The entire Stasi infrastructure was left in place and the people of East Germany protected it because they wanted access to the files and they have had access to the files subsequently. The new unified Germany passed an act of parliament to allow and enable that access. So what's been left to us by the Stasi is an extraordinary record of their thoroughness and it's preserved almost in its entirety.

They kept the most meticulous records of things that were seemingly utterly trivial, like when someone would take their dog for a walk, what they'd been getting up to when they go out at night. And this really became manifest when the Berlin Wall fell in '89 and the Stasi seemingly just walked away from their offices and the forces of the West moved in. And they were astonished to find not just a few filing cabinets or a few index cards, but hundreds of kilometers of these

meticulous records. Decades before the NSA, Facebook, Google or Yahoo trolled our every move with cookies on the internet and noted our likes and dislikes, the Stasi were doing the same thing in East Germany. We find 160 kilometers worth of files.

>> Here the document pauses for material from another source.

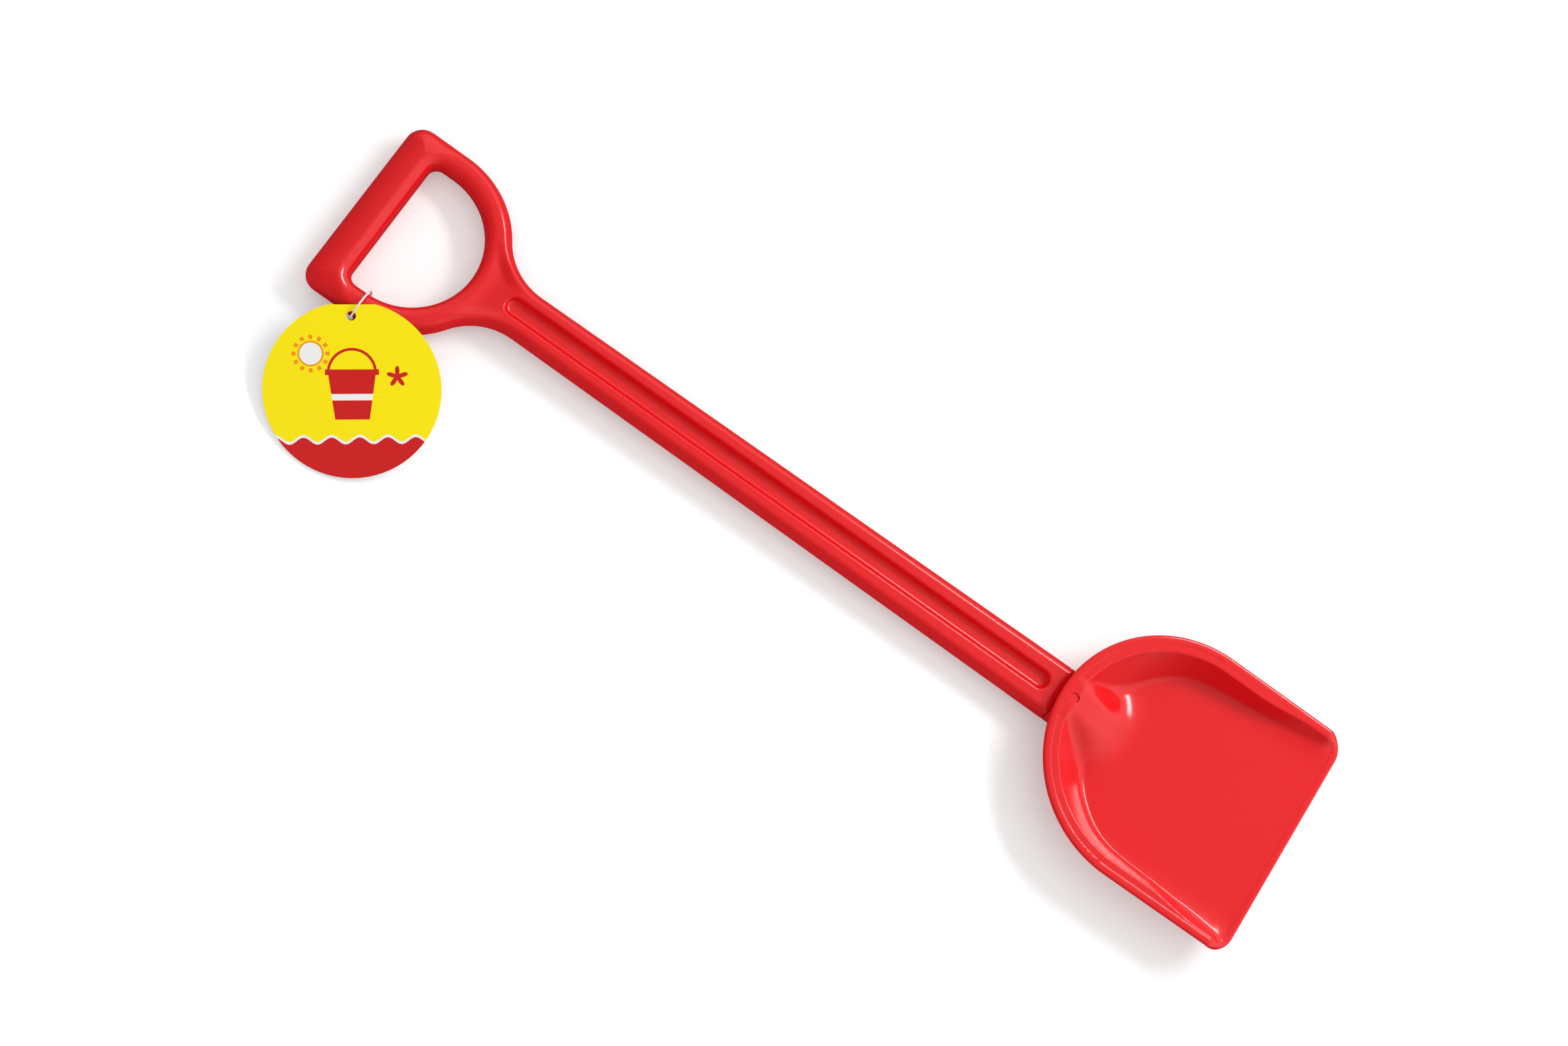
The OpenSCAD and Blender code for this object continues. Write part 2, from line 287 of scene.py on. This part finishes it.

with the same kind of information that is being recorded on us today by Facebook, for instance. You know, just mundane things. I went to the grocery store today. I bought three cartons of milk. Last week, I only bought one. And then I went home and I took a nap. Things that just seem ridiculous. Why would anyone care? But they were recording everything. It was really quite obsessive. The vast amount of secret data left behind by the Stasi

is a fascinating yet disturbing insight into life behind the Berlin Wall. It truly exposes the scale and effectiveness of their operation. The way the Stasi operated was a system that required people to believe in it. People had to be afraid for that fear to work.

What happened in 1989 was that people stopped being afraid. And when that many people en masse are disobedient and rebellious, a system like the Stasi no longer functions, and it disintegrated quickly. You know, I look back on the Stasi period today and I think

Wow, I mean the ingenuity, the length that they went without any real technology, right, to record and monitor all the movements of their people. It's really quite impressive. But on the other hand, it's really very revolting. And now we realize it seems to have served as a precursor for the surveillance we're all under today.

For 40 years, the German Democratic Republic had used the Stasi to perpetrate a reign of terror over its population. Its colossal web of spies and informants built up a collection of files on approximately 6 million German citizens, more than a third of the population. Here in East Germany, mountains of files have left scars on the country that can still be felt to this day.